Unfortunately, some of us have also had the type of mentor, who had goals that were not transparent and altruistic; where we sensed that the goal was to push us down. Those mentoring relationships sought to further intrinsic, selfish agendas.
Although the latter may have inherently negative connotations, it is not automatically unscrupulous for a mentor to want a mutual benefit from the relationship. Quite the contrary, agencies have a need to cultivate more interpreters. Veteran interpreters, for whom the work has lost some of its original appeal, may long for a burst of energy and enthusiasm. Interpreters want to model for a newer interpreter. Mentoring is an excellent way to bring a fresh, new perspective, while providing a way to give back and pay it forward. All are necessary and vital for the preservation of our field!
These aforementioned scenarios could be detrimental if they contain a motivation or element of conscious or unconscious deception or inauthenticity. If the primary goal for entering into a mentoring relationship is anything other than supporting mentees (students or working interpreters) to realize their goals of becoming an effective sign language interpreter, it may still be a successful relationship, but may not be a mentoring relationship. The chief objective for all stakeholders of mentoring is for newer interpreters to be pulled up, not pushed down.
If either in the relationship has motives other than to pull up or based on unchecked assumptions, the relationship exists with a dodgy undertow. Assumptions can occur on both sides of the relationship. Newer interpreters must “pay their dues”, “can’t possibly have Deaf heart”, “can never possess the foundations of what it takes to be a good interpreter from mere classroom learning”, or “are just in it for the money”. Veteran interpreters “owe me”, “can’t possibly know as much as me since they never attended an ITP”, or “have been in the field so long, they can’t be up to date on current research.”

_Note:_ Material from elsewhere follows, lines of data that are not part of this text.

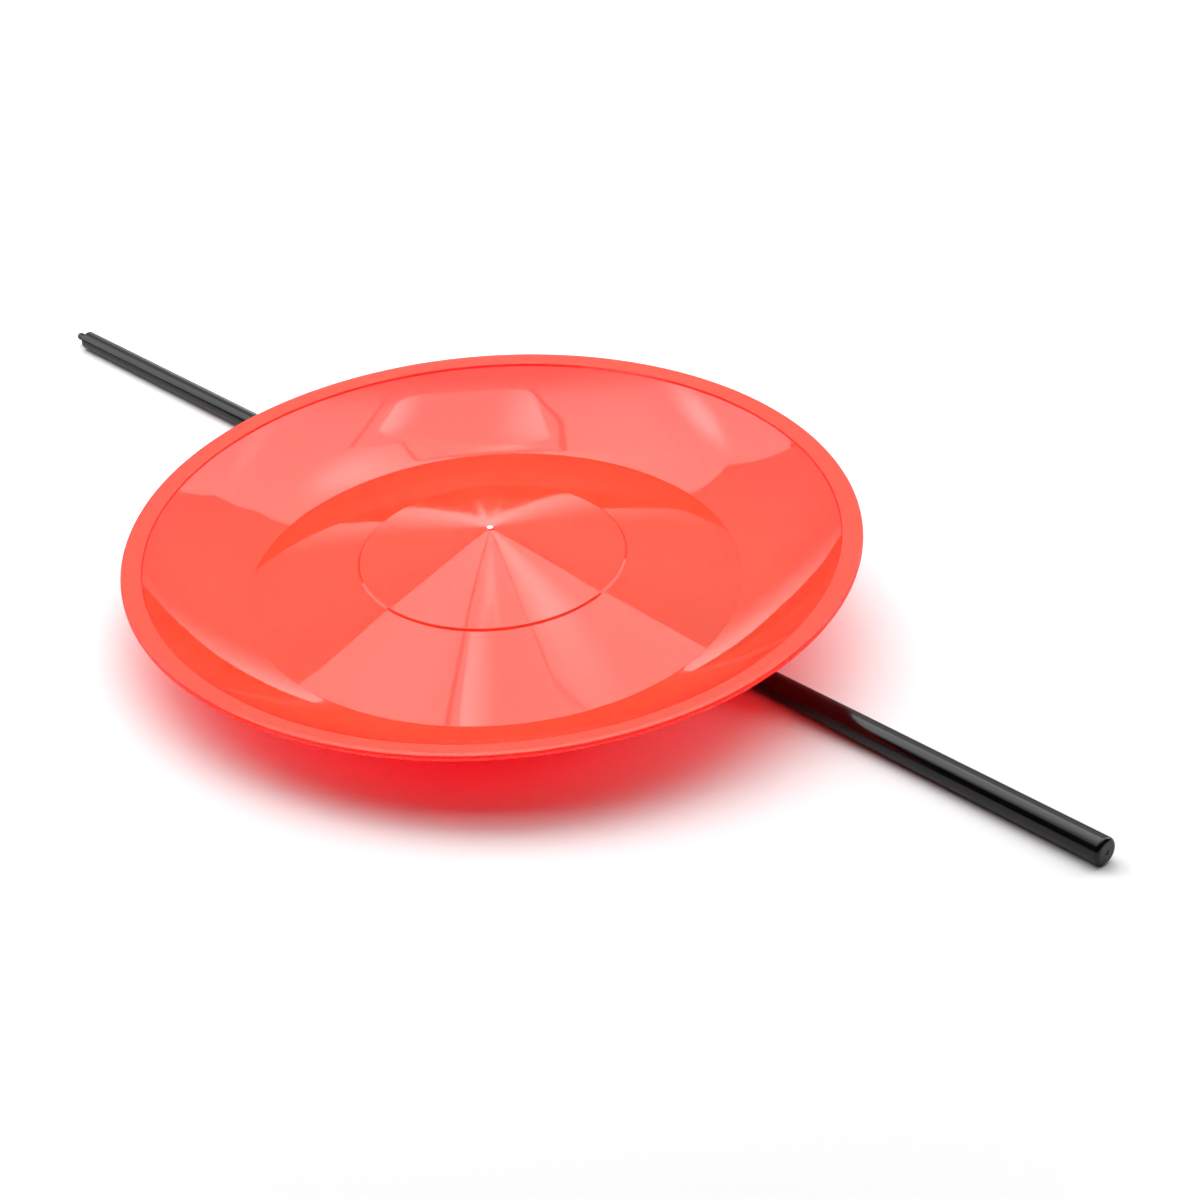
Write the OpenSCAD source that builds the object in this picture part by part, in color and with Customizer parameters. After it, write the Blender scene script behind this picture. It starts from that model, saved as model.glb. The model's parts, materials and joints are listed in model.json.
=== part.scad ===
// Spinning plate lying over its stick, as the pair rests on a table.
// The plate leans on the stick: its foot ring touches the stick on one side
// and the table on the other. Millimetres, +X along the stick, +Z up.

/* [Plate] */
// Diameter over the rim
plate_d = 240; // [220:5:260]
// Height from the foot ring's bottom to the rim's top face
plate_h = 24; // [23:0.5:30]
// Thickness of the plate's wall
wall_t = 1.8; // [1.4:0.1:2.2]
// Width of the flat band round the rim
rim_w = 6.7; // [5:0.1:8]
// Thickness of the rim at its outer edge
rim_t = 2.2; // [1.8:0.1:2.6]
// Height of the small step inside the rim band
rim_step = 0.8; // [0.4:0.1:1.2]

/* [Plate's hollow] */
// Diameter of the corner between the curved wall and the coned base
base_d = 161.4; // [156:0.2:166]
// Depth of that corner below the rim's top face
base_depth = 16.6; // [14:0.1:17]
// How far the wall's curve bows below a straight slope
wall_bow = 1.6; // [1:0.1:2.2]
// Diameter of the fine step on the coned base
ridge_d = 86; // [70:0.2:100]
// Height of that step
ridge_step = 0.7; // [0.4:0.1:1]
// Depth below the rim's top face of the base just outside the step
ridge_depth = 6.1; // [5:0.1:7]
// Rise of the base's peak above the rim's top face
peak_rise = 4.7; // [3:0.1:6]

/* [Plate's underside] */
// Diameter of the foot ring, at the middle of its rib
foot_d = 160; // [154:1:164]
// Thickness of the foot ring's rib
foot_t = 2.2; // [1.8:0.1:2.6]
// Diameter of the cup that takes the stick's tip
cup_d = 4.4; // [3.6:0.1:5]
// Depth of that cup
cup_depth = 3.4; // [2.5:0.1:4]
// Diameter of the boss round the cup
boss_d = 10; // [8:0.5:14]

/* [Stick] */
// Length from the shoulder behind the tip to the butt
stick_len = 477; // [400:1:520]
// Diameter at the shoulder
shoulder_d = 6.4; // [6:0.1:7]
// Diameter at the butt
butt_d = 9.4; // [8.5:0.1:10]
// Diameter of the tip
tip_d = 2.8; // [2.4:0.1:3.2]
// Length of the tip, with its round end
tip_len = 5; // [4:0.1:6]
// Radius of the rounded edge at the butt
butt_round = 1.5; // [1:0.1:2]

/* [How the pair lies] */
// Distance from the plate's middle to the line of the stick
stick_offset = 28.6; // [22:0.2:36]
// Place of the plate's middle along the stick, from the pair's centre
plate_x = 8.5; // [-40:0.5:40]
// Gap left between the foot ring and the stick
rest_gap = 0.2; // [0.1:0.05:0.3]

/* [Hidden] */
$fn = 96;

// Plate, in its own frame: foot ring's bottom at z = 0, axis on Z
rim_edge_r = 0.8;
rim_crease_w = 1.9;
rim_crease_drop = 0.12;
rim_band_drop = 0.3;
rim_kink_w = 0.3;
rim_kink_rise = 0.1;
step_draft = 0.25;
ridge_draft = ridge_step / 4;
nub_r = 1.15;
nub_h = 0.5;
nub_edge_r = 0.4;
foot_edge_r = 1;
cup_cover = 0.6;
corner_z = plate_h - base_depth;
ridge_z = plate_h - ridge_depth;
peak_z = plate_h + peak_rise;
boss_z = peak_z - wall_t - cup_depth - cup_cover;
lip_z = plate_h - rim_crease_drop - rim_t;

// Curved wall: an arc between the base's corner and the foot of the rim step
wall_in = [base_d / 2, corner_z];
wall_out = [plate_d / 2 - rim_w - step_draft, plate_h - rim_band_drop - rim_step];
wall_chord = norm(wall_out - wall_in);
wall_slope = atan2(wall_out.y - wall_in.y, wall_out.x - wall_in.x);
wall_r = (pow(wall_chord / 2, 2) + pow(wall_bow, 2)) / (2 * wall_bow);
wall_half = asin(wall_chord / 2 / wall_r);
wall_mid = (wall_in + wall_out) / 2;
wall_axis = wall_mid + (wall_r - wall_bow) * [-sin(wall_slope), cos(wall_slope)];
wall_from = wall_slope - 90 - wall_half;
wall_to = wall_slope - 90 + wall_half;

// Where the wall's underside meets the foot ring's outer face and the lip
foot_out = foot_d / 2 + foot_t / 2;
foot_in = foot_d / 2 - foot_t / 2;
under_r = wall_r + wall_t;
under_from = -acos((foot_out - wall_axis.x) / under_r);
under_to = -asin((wall_axis.y - lip_z) / under_r);

// Slopes of the base's outer and inner cones, and the height of their underside
outer_slope = (ridge_z - corner_z) / (base_d / 2 - ridge_d / 2);
inner_slope = (peak_z - ridge_z - ridge_step) / (ridge_d / 2 - nub_r);
function outer_under(r) = corner_z + (base_d / 2 - r) * outer_slope
    - wall_t * sqrt(1 + pow(outer_slope, 2));
function inner_under(r) = peak_z - (r - nub_r) * inner_slope
    - wall_t * sqrt(1 + pow(inner_slope, 2));

// Stick, in its own frame: shoulder at z = 0, butt at z = stick_len
shoulder_round = 0.6;
gate_r = 0.9;
gate_floor_r = 0.63;
gate_depth = 0.25;
taper = atan((butt_d - shoulder_d) / 2 / stick_len);

// How the pair lies: the stick's lowest line is on the table, z = 0, and the
// plate's foot touches the table and the line along the top of the stick
stick_x = -(stick_len - tip_len) / 2;
rim_mid_z = plate_h - rim_crease_drop - rim_t / 2;
stick_top = shoulder_d + 2 * tan(taper) * (plate_x - stick_x);
lean = atan((stick_top + rest_gap) / (foot_d / 2 + stick_offset));
roll = 2 * taper;
plate_y = rim_mid_z * sin(lean);
stick_y = plate_y + stick_offset;
foot_fall = acos(cos(lean) * cos(roll));
plate_z = foot_d / 2 * sin(foot_fall) + foot_edge_r * (1 - cos(foot_fall));

// Points along an arc
function arc(mid, r, from, to, steps) = [
    for (i = [0 : steps])
        let (a = from + (to - from) * i / steps)
        mid + r * [cos(a), sin(a)]
];

// Half section of the plate, from the peak out along the top and back below
function plate_section() = concat(
    [[0, peak_z + nub_h]],
    arc([nub_r - nub_edge_r, peak_z + nub_h - nub_edge_r], nub_edge_r, 90, 0, 4),
    [
        [nub_r, peak_z],
        [ridge_d / 2, ridge_z + ridge_step],
        [ridge_d / 2 + ridge_draft, ridge_z]
    ],
    arc(wall_axis, wall_r, wall_from, wall_to, 16),
    [
        [plate_d / 2 - rim_w, plate_h - rim_band_drop],
        [plate_d / 2 - rim_w + rim_kink_w, plate_h - rim_band_drop + rim_kink_rise],
        [plate_d / 2 - rim_crease_w, plate_h]
    ],
    arc([plate_d / 2 - rim_edge_r, plate_h - rim_crease_drop - rim_edge_r],
        rim_edge_r, 90, 0, 6),
    arc([plate_d / 2 - rim_edge_r, lip_z + rim_edge_r], rim_edge_r, 0, -90, 6),
    arc(wall_axis, under_r, under_to, under_from, 16),
    arc([foot_d / 2, foot_edge_r], foot_edge_r, 0, -180, 12),
    [
        [foot_in, outer_under(foot_in)],
        [ridge_d / 2, outer_under(ridge_d / 2)],
        [ridge_d / 2 - ridge_draft, inner_under(ridge_d / 2 - ridge_draft)],
        [boss_d / 2, inner_under(boss_d / 2)],
        [boss_d / 2, boss_z],
        [cup_d / 2, boss_z],
        [cup_d / 2, boss_z + cup_depth],
        [0, boss_z + cup_depth]
    ]
);

// Half section of the stick, from the tip's round end to the butt
function stick_section() = concat(
    arc([0, tip_d / 2 - tip_len], tip_d / 2, -90, 0, 8),
    [[tip_d / 2, 0]],
    arc([shoulder_d / 2 - shoulder_round, shoulder_round], shoulder_round, -90, 0, 6),
    arc([butt_d / 2 - butt_round, stick_len - butt_round], butt_round, 0, 90, 8),
    [
        [gate_r, stick_len],
        [gate_floor_r, stick_len - gate_depth],
        [0, stick_len - gate_depth]
    ]
);

// One moulding: rim, curved wall, coned base, foot ring and centre cup
module plate() {
    color("tomato")
        translate([plate_x, plate_y, plate_z])
        rotate([lean, -roll, 0])
        rotate_extrude()
        polygon(plate_section());
}

// One moulding: a tapered rod with a thin round-ended tip
module stick() {
    color([0.12, 0.12, 0.13])
        translate([stick_x, stick_y, shoulder_d / 2 * cos(taper)])
        rotate([0, 90 - taper, 0])
        rotate_extrude()
        polygon(stick_section());
}

plate();
stick();
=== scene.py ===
"""Looks of a spinning plate leaning on its stick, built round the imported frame.

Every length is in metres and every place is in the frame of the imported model:
+X along the stick from its tip to its butt, +Z up, the table at z = 0.
"""

import json
import math

import bpy
from bpy.props import (
    FloatProperty,
    FloatVectorProperty,
    IntProperty,
    PointerProperty,
)
from mathutils import Matrix, Vector


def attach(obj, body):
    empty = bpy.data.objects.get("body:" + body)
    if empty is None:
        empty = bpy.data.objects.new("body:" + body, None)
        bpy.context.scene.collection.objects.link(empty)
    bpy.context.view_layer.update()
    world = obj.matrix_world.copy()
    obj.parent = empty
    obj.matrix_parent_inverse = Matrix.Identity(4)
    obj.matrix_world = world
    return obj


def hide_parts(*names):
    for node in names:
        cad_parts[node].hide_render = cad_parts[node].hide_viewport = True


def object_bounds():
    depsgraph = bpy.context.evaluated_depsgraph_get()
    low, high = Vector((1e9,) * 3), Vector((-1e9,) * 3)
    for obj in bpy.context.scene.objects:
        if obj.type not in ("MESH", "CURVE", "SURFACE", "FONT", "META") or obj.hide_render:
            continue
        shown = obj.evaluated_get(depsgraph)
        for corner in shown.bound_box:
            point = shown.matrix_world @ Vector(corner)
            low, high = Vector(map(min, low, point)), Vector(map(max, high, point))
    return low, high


bl_info = {
    "name": "Spinning Plate",
    "version": (1, 0, 0),
    "blender": (4, 5, 0),
    "location": "View3D > Sidebar > Spinning Plate",
    "description": "Builds a moulded spinning plate, its stick and a small studio",
    "category": "Add Mesh",
}

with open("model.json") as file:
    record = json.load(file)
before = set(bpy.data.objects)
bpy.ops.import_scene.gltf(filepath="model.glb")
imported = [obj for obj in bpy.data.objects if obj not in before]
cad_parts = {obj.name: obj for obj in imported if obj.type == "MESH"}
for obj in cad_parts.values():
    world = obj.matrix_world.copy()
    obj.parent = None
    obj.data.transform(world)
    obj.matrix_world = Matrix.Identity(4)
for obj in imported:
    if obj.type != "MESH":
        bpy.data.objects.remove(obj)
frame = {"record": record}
CAD_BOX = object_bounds()

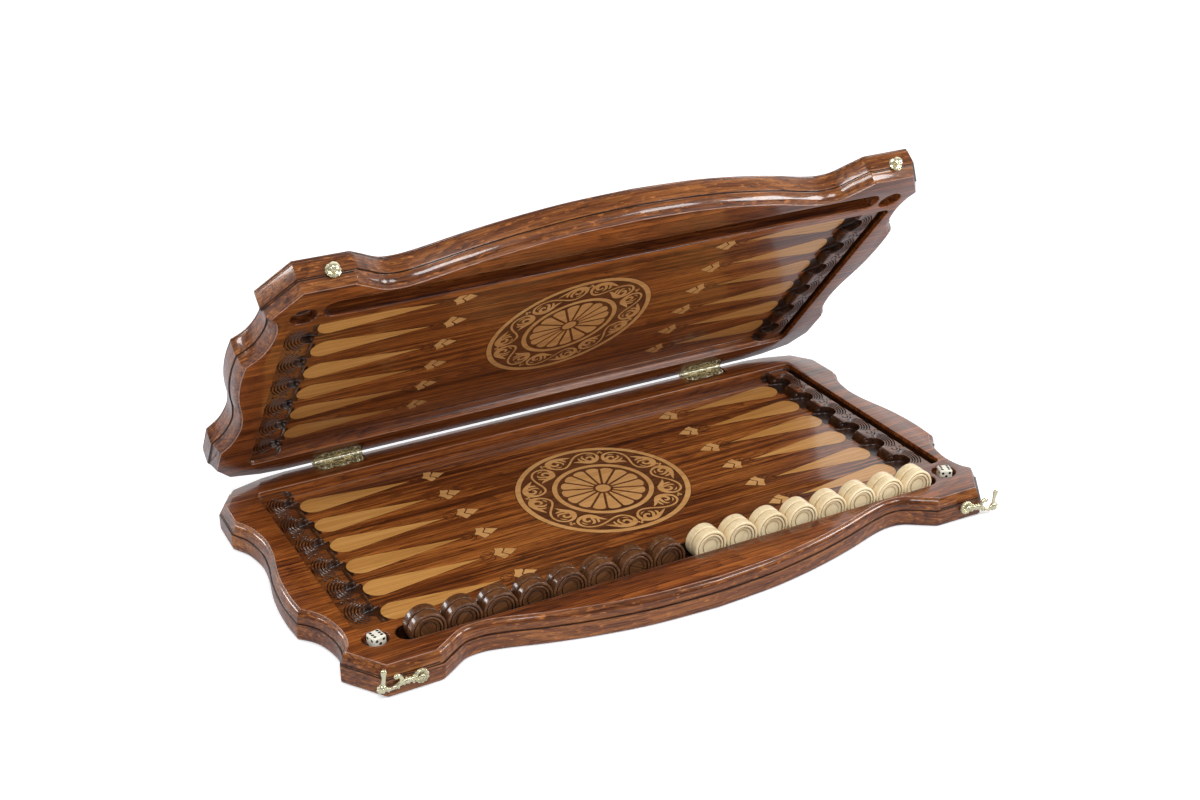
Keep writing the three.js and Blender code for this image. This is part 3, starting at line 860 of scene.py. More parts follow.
def face_wood(center, normal, is_lid):
    """Wood of a tray face, from where it lies and how it faces"""
    x, y, z = abs(center.x), center.y, center.z
    if FIELD_Y0 - 0.5 < y < FIELD_Y1 + 0.5 and x < 267.8 and z < BAND_Z + 0.4:
        # playing field
        if x < STRIP_X0 + 1.5 and FIELD_Z - 0.05 < z < FIELD_Z + 0.7 and normal.z > 0.5:
            return FIELD
        # top of the strips, then the inner wall of the groove
        if normal.z > 0.80 and z > BAND_Z - 0.9 and x > 243.0:
            return STRIP
        if 259.5 < x < 261.6 and z > 11.5 and abs(normal.x) > 0.5:
            return STRIP
        # hollows and sides of the strips, in dark wood that paints their shade
        return CARVED_SHADE if x > STRIP_X0 - 6 else WALNUT
    # low floors outside the field and the trough, in dark wood that paints the shade on them
    if z < 12.6 and normal.z > 0.3 and not (-146 < y < -123 and x < 242):
        return CARVED_SHADE
    # the base's trough, in dark wood that paints the shade in it; the lid's trough keeps its own
    # wood
    if not is_lid and -146 < y < -123.2 and x < 242 and z < RIM_Z - 0.9:
        return CARVED_SHADE
    # outer sides: lighter wood just under the rim, partly wear and partly a painted highlight
    # along the edge, moulding below
    if not (x < 268.5 and -146.5 < y < 132):
        if RIM_Z - 0.5 < z < RIM_Z - 0.01:
            return EDGE_WEAR_AND_HIGHLIGHT
        return MOULD if z < RIM_Z - 0.2 else WALNUT
    # rounded inner edges along the field and the trough, in the same lighter wood: partly wear,
    # partly a painted highlight
    if RIM_Z - 0.42 < z < RIM_Z - 0.02 and x < 262:
        if any(abs(y - line) < 1.5 for line in (FIELD_Y1, FIELD_Y0, TROUGH_Y)):
            return EDGE_WEAR_AND_HIGHLIGHT
    return WALNUT


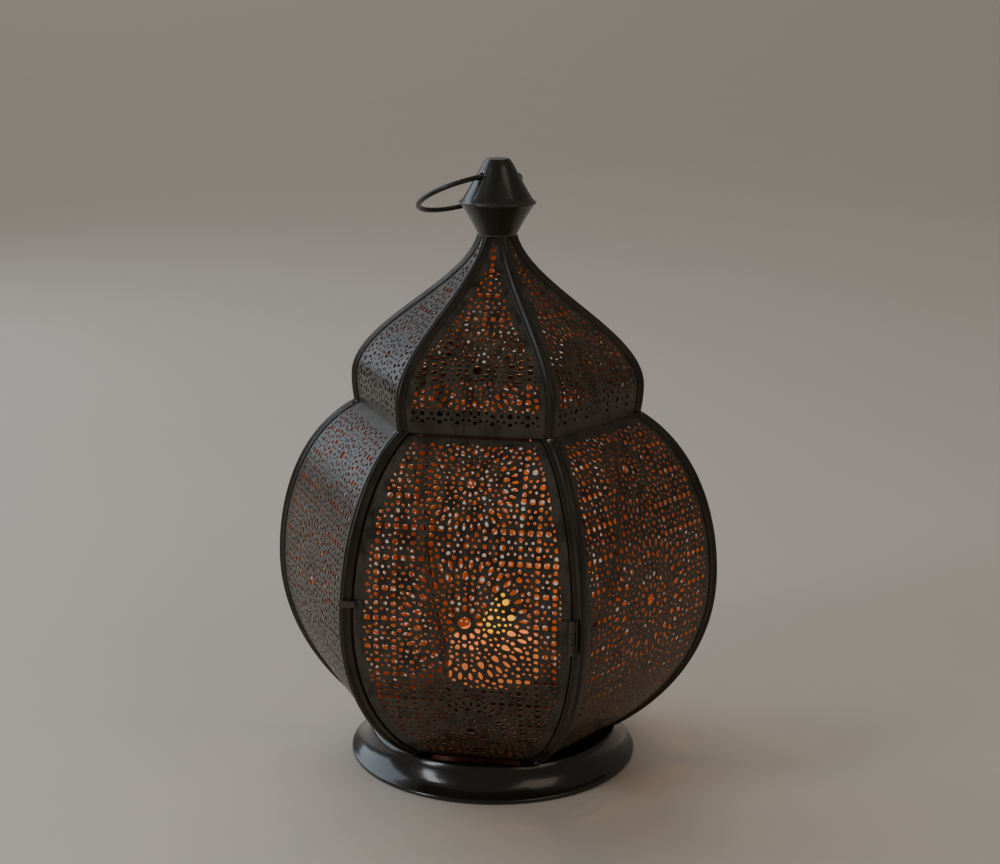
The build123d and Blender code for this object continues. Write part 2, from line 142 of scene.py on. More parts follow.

It is not my intent to insinuate that either have ulterior motives or agendas to push down. It is my intent to raise awareness of an effective and powerful approach to mentoring that pulls up all stakeholders of a mentoring relationship.
Two Sides of the Same Coin
Members of professions (e.g., nursing, teaching, and interpreting) receiving mentoring, report that mentoring is a formidable and effective intervention for induction into an industry. For years, as Lynette Taylor in Modern Questor: Connecting the Past to the Future of the Field reminds us, interpreters with more experience have been paired with those will less experience as a way to “navigate new waters.” We are where we are today, in part, due to mentoring by the Deaf community, agencies, and veteran sign language interpreters.
Unfortunately though, some also report being mentored in ways and by people who were untrained and unclear on the purpose and goal of mentoring. There are those who have never received formal training because it was not available or it was deemed unnecessary. A percentage of those may also believe that formal training is not an effective path to becoming an interpreter (or mentor.) This belief can permeate the mentoring relationship. Those who, perhaps, sought to mentor to further a gatekeeper role. Whether or not there exists a need for interpreters to become gatekeepers beyond those who truly own the keys and who live beyond the gates, this should not be done under the guise and pretense of mentoring.
Using ones personal or professional power to leverage control of someone’s dreams and goals can cause harm and ultimately does not result in any gains for society. Having the position power and exercising that ability to prevent access and advancement under the guise of mentoring is deceitful, defies the goal of mentoring, and is tantamount to abuse.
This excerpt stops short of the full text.